I am studying. for a test. tomorrow. and suddenly I realize parts of my shitty-not-a-real-textbook need a good beating.

October 1st, 2008

my very down mood right now has to be either completely random... or exactly related to some crappy things happening in school. also this song has very bad associations, so perhaps by listening to it several times i'm using it to stab myself in the head. in addition to it being a sad sounding song.

basically at this point it looks like i'm going to drop two classes this semester. Analysis is going terribly. I'm not prepared for this class. I meet the prereqs without meeting the prereqs.
this is a bad semester. i see that now. the causes could be nothing, or that i'm working more than ever (though less than many people i know, but different people have different limits). or... that my working two jobs instead of one is adding an extra dimension of difficulty in the commute. or perhaps fall is a cursed semester for me, since last fall i dropped spanish and barely passed my proof-writing class.

so far I still can meet the demands of PDE and EC/Crypto. i should be able to. i only meet a total of three times per week for these two classes.
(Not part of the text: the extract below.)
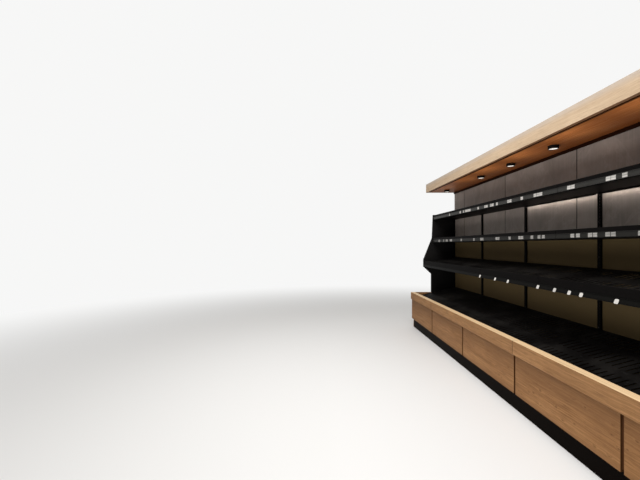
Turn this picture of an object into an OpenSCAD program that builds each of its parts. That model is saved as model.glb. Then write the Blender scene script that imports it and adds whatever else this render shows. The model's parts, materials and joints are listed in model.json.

my sleep is for crap, erratic. i usually am up to 1 or 2, though often i've been up to 5 even on weekdays, getting up at 10 (thanks to a dropped class and lax bosses i can do this).

i don't know. i am floundering.

Troy-fail.

September 30th, 2008

Saturday nights in neon lights, Sunday in the cell
Pills enough to make me feel ill, cash enough to make me well
Take me, take me to the riot!
Take me, take me to the riot!

September 24th, 2008

so apparently dropping one class (before the magical drop deadline) resulted in a financial aid whiplash of me now owing them almost four thousand dollars.

i did not foresee this. i thought going from full-time to part-time would result in a loss of about one thousand in adjusted tuition.

i did not realize that two huge portions of the financial aid would be canceled outright.

even with the original student loan money i got from them, i don't have four thousand.

...

Paying for school is retarded. This country is lucky that anyone can even read.